The BC Centre for Disease Control (BCCDC) provides provincial and national leadership in public health through surveillance, detection, treatment, prevention and consultation services.
BCCDC’s website contains rich information but over time had become difficult to navigate and out-of-date. The site also serves diverse audiences: both the public for information on public health and health professionals needing forms and other tools. The site was not serving either audience effectively and was in need of an overhaul.
BCCDC hired ADGi to create a blueprint for a redesigned site that would include a new site structure and details on how users would navigate through the site.
The Process
For the first stage of the project, we developed the IA and then validated it with the three target audiences for the site: members of the public, health professionals, and the media. Using our online navigation testing tool, Navtester, we conducted three rounds of testing and refined the IA between each iteration.
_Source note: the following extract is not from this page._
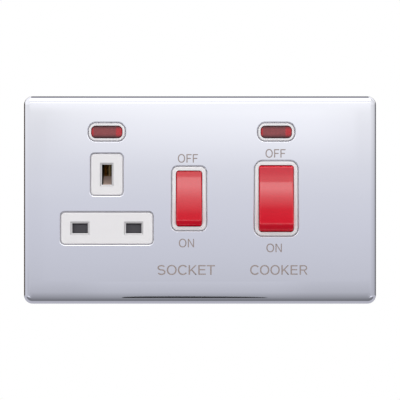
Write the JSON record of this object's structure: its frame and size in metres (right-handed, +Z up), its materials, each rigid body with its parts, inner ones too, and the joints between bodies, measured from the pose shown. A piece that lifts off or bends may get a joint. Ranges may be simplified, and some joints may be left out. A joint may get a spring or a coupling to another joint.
{
  "type": "cooker control unit",
  "caption": "Double wall plate in polished chrome with a shuttered mains socket, its rocker switch, a larger double-pole cooker switch and red neon lights.",
  "frame": {"origin": "on the wall plane, midway between the two fixing holes", "axes": "+X to the right seen from the front, +Z up, +Y into the wall"},
  "size_m": [0.146, 0.0364, 0.086],
  "materials": {
    "plate_steel": "polished, chromium plated",
    "white_moulding": "gloss white",
    "housing_plastic": "moulded, fine texture",
    "red_rocker": "gloss red",
    "plunger_nylon": "natural nylon",
    "spring_steel": "bright drawn wire",
    "brass": "rolled, clean",
    "contact_silver": "plain silver",
    "shutter_plastic": "moulded, dark grey",
    "screw_steel": "zinc plated",
    "red_lens": "clear red, dark when unlit",
    "lamp_glass": "clear glass",
    "resistor_ceramic": "lacquered",
    "tinned_wire": "tinned"
  },
  "bodies": {
    "unit": {"front_moulding": "white_moulding", "socket_base": "housing_plastic", "switch_base": "housing_plastic", "base_screws": "screw_steel", "fixed_contacts": "contact_silver", "socket_cradle": "brass", "neutral_cradle": "brass", "live_cradle": "brass", "cooker_neutral_strap": "brass", "cooker_live_strap": "brass", "neutral_busbar": "brass", "live_busbar": "brass", "switched_live_strap": "brass", "neutral_contact": "brass", "live_contact": "brass", "earth_contact": "brass", "earth_strap": "brass", "earth_terminal": "brass", "plate_earth_spring": "brass", "shutter_spring": "spring_steel", "supply_neutral_terminal": "brass", "supply_live_terminal": "brass", "cooker_neutral_terminal": "brass", "cooker_live_terminal": "brass", "terminal_screws": "screw_steel", "earth_screws": "screw_steel", "socket_neon_lens": "red_lens", "socket_neon_lamp": "lamp_glass", "socket_neon_resistor": "resistor_ceramic", "socket_neon_wires": "tinned_wire", "cooker_neon_lens": "red_lens", "cooker_neon_lamp": "lamp_glass", "cooker_neon_resistor": "resistor_ceramic", "cooker_neon_wires": "tinned_wire"},
    "plate": {"front_plate": "plate_steel"},
    "socket_rocker_body": {"socket_rocker": "red_rocker", "socket_plunger": "plunger_nylon", "socket_plunger_spring": "spring_steel"},
    "cooker_rocker_body": {"cooker_rocker": "red_rocker", "cooker_plungers": "plunger_nylon", "cooker_plunger_springs": "spring_steel"},
    "socket_arm_body": {"socket_contact_arm": "brass", "socket_arm_tip": "contact_silver"},
    "cooker_arms_body": {"cooker_neutral_arm": "brass", "cooker_live_arm": "brass", "cooker_arm_tips": "contact_silver"},
    "shutter_body": {"shutter": "shutter_plastic"}
  },
  "joints": [
    {"name": "plate_unclip", "type": "slide", "parent": "unit", "child": "plate", "axis": [0, -1, 0], "range_m": [0, 0.02]},
    {"name": "socket_switch", "type": "hinge", "parent": "unit", "child": "socket_rocker_body", "pos_m": [-0.0045, 0.0009, 0.0006], "axis": [1, 0, 0], "range_deg": [0, 16]},
    {"name": "cooker_switch", "type": "hinge", "parent": "unit", "child": "cooker_rocker_body", "pos_m": [0.0315, 0.0009, 0.0006], "axis": [1, 0, 0], "range_deg": [0, 16]},
    {"name": "socket_arm_rock", "type": "hinge", "parent": "unit", "child": "socket_arm_body", "pos_m": [-0.0045, 0.01477, 0.0006], "axis": [1, 0, 0], "range_deg": [-16, 0]},
    {"name": "cooker_arms_rock", "type": "hinge", "parent": "unit", "child": "cooker_arms_body", "pos_m": [0.0315, 0.01477, 0.0006], "axis": [1, 0, 0], "range_deg": [-16, 0]},
    {"name": "shutter_slide", "type": "slide", "parent": "unit", "child": "shutter_body", "axis": [0, 0, -1], "range_m": [0, 0.0054], "stiffness_N_per_m": 12, "springref_m": -0.001, "deforming": ["shutter_spring"]}
  ],
  "couplings": [
    {"joint": "socket_arm_rock", "follows": "socket_switch", "ratio": -1},
    {"joint": "cooker_arms_rock", "follows": "cooker_switch", "ratio": -1}
  ]
}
We then created the redesign blueprint showing the new information architecture and site layout.
The Solution
The first version of the IA that we tested was organized by either audience (general public, health professionals) or type of resource (publications, research, news). We discovered during the first iteration of testing that users did not easily identify with their audience.
We then moved to a topic based information architecture and began consolidating all information about a given topic together. The results in the navigation testing improved.
For the final site we have 7 main topical categories and all information related to a particular topic is found together. If a user goes to a particular disease page, for example, the section not only contains an overview but all related statistics, research, and news.
We also provide two alternative ways to navigate to content: resource pages and audience pages. The resource pages allow users to find content based on type of resource while the audience pages provide content of interest to particular groups. As all the content is cross-referenced, people can find information quickly no matter what path they use to navigate the site.
Raised Eyebrow then took the blueprint and created the visual design and final layout for the website. BCCDC launched the new site in June 2009.